Mr. Barr had lived in Santa Rosa for 25 years. His works are in the collections of many museums, including the Smithsonian Institution in Washington, the Museum of Fine Arts in Boston, the Natural Art Museum in Goteborg, Sweden, the San Francisco Museum of Modern Art and the Museum of Fine Art in Sao Paolo, Brazil.

Erected in 1985 as San Francisco’s first piece of public art financed by a corporation, the 26-foot-high Skygate is an arch-shaped structure near Pier 35 that was dedicated to longshoreman-philosopher Eric Hoffer.

At its dedication, Hoffer’s friend, journalist Eric Sevareid, praised the work a “shining link between sea and sky.”

Mr. Barr was born Sept. 17, 1921, in Milwaukee and studied and taught art in Wisconsin, New Mexico, Los Angeles, Paris, San Francisco, Hayward and Santa Rosa.

He was a Navy flier during World War II, spending part of the war as the flight deck officer of the USS Fanshaw.

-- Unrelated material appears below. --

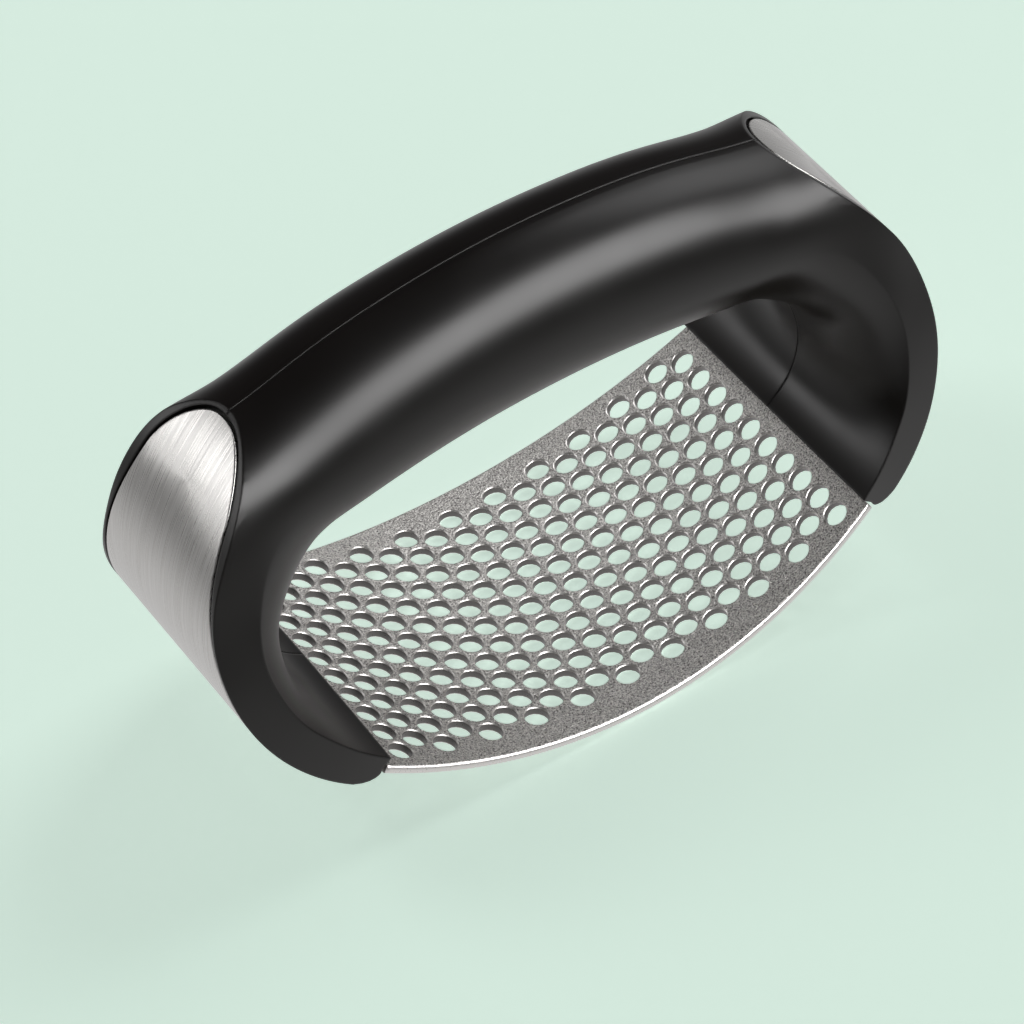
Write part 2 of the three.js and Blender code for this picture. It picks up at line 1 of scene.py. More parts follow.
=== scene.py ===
# %% [markdown]
# # A rocking garlic press
#
# The press is a bent steel plate full of holes, held between the two ends of a hollow black
# handle. The hand rocks it over a clove, and the garlic comes up through the holes. The packed
# frame already holds every piece in its place. This script builds the finished surfaces over
# that frame: round holes with softened rims, two smooth handle shells, and brushed end bands.

import math

import bmesh
import bpy
import numpy as np
from mathutils import Matrix, Vector


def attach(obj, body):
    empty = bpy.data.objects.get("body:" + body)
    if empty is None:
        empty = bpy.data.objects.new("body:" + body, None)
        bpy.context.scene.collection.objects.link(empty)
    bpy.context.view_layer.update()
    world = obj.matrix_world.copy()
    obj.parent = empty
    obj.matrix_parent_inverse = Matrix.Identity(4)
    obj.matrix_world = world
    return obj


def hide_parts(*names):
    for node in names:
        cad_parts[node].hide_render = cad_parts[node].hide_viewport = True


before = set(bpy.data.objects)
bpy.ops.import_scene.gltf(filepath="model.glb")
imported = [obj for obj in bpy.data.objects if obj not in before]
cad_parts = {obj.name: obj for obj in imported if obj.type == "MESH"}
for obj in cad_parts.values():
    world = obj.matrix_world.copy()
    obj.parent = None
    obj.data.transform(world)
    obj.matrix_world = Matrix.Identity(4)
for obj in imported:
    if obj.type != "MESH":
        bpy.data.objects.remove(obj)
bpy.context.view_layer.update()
MM = 0.001  # every length below is in millimetres until a piece is finished
print("frame pieces:", ", ".join(sorted(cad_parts)))

# %% [markdown]
# ## Working helpers
#
# Each piece starts as a bmesh in millimetres. One helper turns it into an object, one joins or
# cuts two solids, and one lays a grid over a curved surface by asking where each of its points
# goes. A grid keeps its rows in order, so edges and seams stay clean for later operators.


# %% Helpers for solids
WELD = 0.0005  # points closer than this are one point


def solid(name, bm):
    """Makes an object of a bmesh, with its doubles merged and its faces outward."""
    bmesh.ops.remove_doubles(bm, verts=bm.verts, dist=WELD)
    bmesh.ops.recalc_face_normals(bm, faces=bm.faces)
    mesh = bpy.data.meshes.new(name)
    bm.to_mesh(mesh)
    bm.free()
    piece = bpy.data.objects.new(name, mesh)
    bpy.context.scene.collection.objects.link(piece)
    return piece


def combine(piece, tool, operation):
    """Changes a solid with another one, which is used up: UNION, DIFFERENCE or INTERSECT."""
    change = piece.modifiers.new(operation, "BOOLEAN")
    change.operation = operation
    change.solver = "MANIFOLD"
    change.object = tool
    shown = piece.evaluated_get(bpy.context.evaluated_depsgraph_get())
    shaped = bpy.data.meshes.new_from_object(shown)
    piece.modifiers.clear()
    piece.data = shaped
    bpy.data.objects.remove(tool)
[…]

After the war, he studied and taught art in Los Angeles, then Paris. He was a professor of art at American College in Paris in the early 1960s.

He returned to the United States in 1969. His third marriage in 1971 was to painter and printmaker Elizabeth Quandt. The couple traveled together in England, France and Japan.

Eric Hoffer was a fascinating man as well.  An American social writer he authored ten books and was awarded the Presidential Medal of Freedom. His first book, The True Believer, published in 1951, was widely recognized as a classic,  although Hoffer believed that his book The Ordeal of Change was his finest work.